Elsewhere, Stew also responded to the comment I made about his fanboy enthusiasm for Farage's policy on the climate emergency, although if anyone can make head or tail of this one, you're doing better than me -

Eh?  I was talking about the world as it's actually arranged - one in which Scotland as a nation of five million people has to take responsibility for the climate emergency in proportion to its population size, and one in which a failure of countries to take responsibility in proportion to their population size will result in a global failure to tackle the climate emergency at all.  But I can hardly put it more eloquently than one of the commenters on Stew's own blog - 

"'Scotland’s contribution to climate change is so infinitesimally small that nothing we do can possibly make any difference'

How nearly true.
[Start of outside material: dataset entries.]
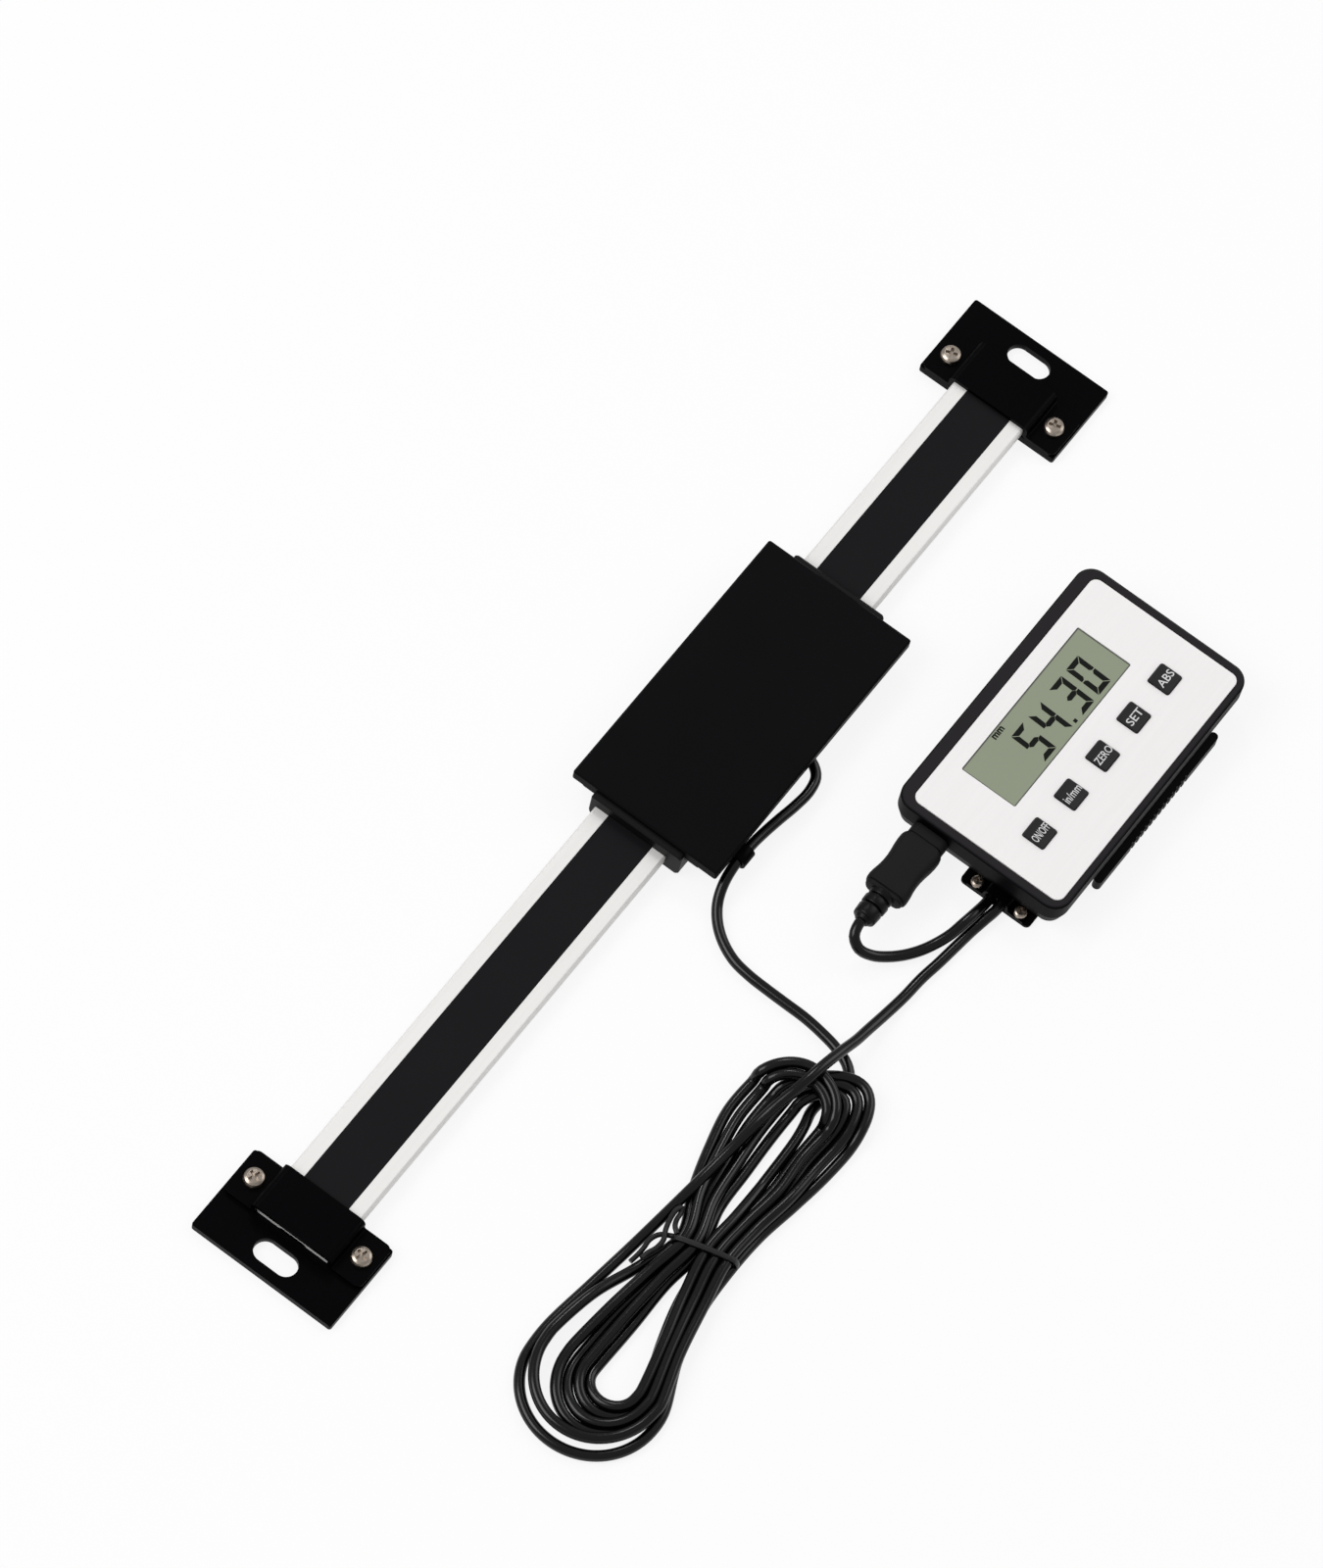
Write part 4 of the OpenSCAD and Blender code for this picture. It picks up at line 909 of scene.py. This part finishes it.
def floorLook():
    # Pale and matt. To the camera, mirrors and clear pieces it also glows, so that it
    # stays white there and keeps its shadows faint.
    s = Shader("groundWhite", Roughness=0.9, **{"Base Color": (stage["shade"],) * 3})
    glow = s.node("ShaderNodeEmission", {"Color": (1, 1, 1, 1), "Strength": 1.0})
    seen = [s.node("ShaderNodeLightPath", {}, f"Is {kind} Ray")
            for kind in ("Camera", "Glossy", "Transmission")]
    share = seen[0].most(seen[1]).most(seen[2]) * stage["glow"]
    plain = Value(s, s.principled.outputs[0])
    blend = s.node("ShaderNodeMixShader", {0: share, 1: plain, 2: glow})
    s.tree.links.new(blend.socket, s.tree.nodes["Material Output"].inputs[0])
    return s.material


clearSelection()
bpy.ops.mesh.primitive_plane_add(size=stage["size"], location=(0, 0, 0))
floor = bpy.context.object
floor.name = "floor"
floor.data.materials.append(floorLook())

world = bpy.data.worlds.new("studio")
scene.world = world
world.use_nodes = True
sky = world.node_tree.nodes["Background"]
sky.inputs["Color"].default_value = (1, 1, 1, 1)
sky.inputs["Strength"].default_value = stage["world"]

for name, (place, size, power) in stage["lamps"].items():
    data = bpy.data.lights.new(name, "AREA")
    data.size = size
    data.energy = power
    lamp = bpy.data.objects.new(name, data)
    lamp.location = place
    lamp.rotation_euler = (-Vector(place)).to_track_quat("-Z", "Y").to_euler()
    scene.collection.objects.link(lamp)

# The camera: its place in metres, and where its right and up point
view = {
    "place": (-0.93440, -0.37780, 2.00918),
    "right": (0.58865, -0.80034, 0.11374),
    "up": (0.69955, 0.57484, 0.42449),
    "lens": 185.84,
    "sensor": 36,
    "farthest": 20,
}
right, up = Vector(view["right"]).normalized(), Vector(view["up"]).normalized()
back = right.cross(up)
cameraData = bpy.data.cameras.new("camera")
cameraData.lens = view["lens"]
cameraData.sensor_width = view["sensor"]
cameraData.clip_end = view["farthest"]
camera = bpy.data.objects.new("camera", cameraData)
camera.location = view["place"]
camera.rotation_euler = Matrix((right, up, back)).transposed().to_euler()
scene.collection.objects.link(camera)
scene.camera = camera
scene.view_settings.view_transform = "Standard"
print("stage, lamps and camera set")
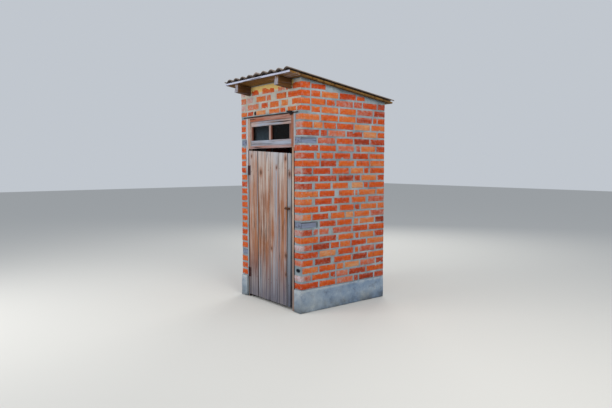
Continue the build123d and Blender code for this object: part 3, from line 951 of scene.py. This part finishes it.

Just like the contribution to society made by me paying taxes is so infinitesimally small that it could not possibly make any difference.

And I’ve recently read a novel set in Yorkshire during WW2, in which the main character’s father 'did his bit', as I understand the saying was. His own contribution was so infinitesimally small that it could not possibly have made any difference.

In fact every such contribution makes a very slight difference. The combination of everyone’s contribution makes a noticeable difference."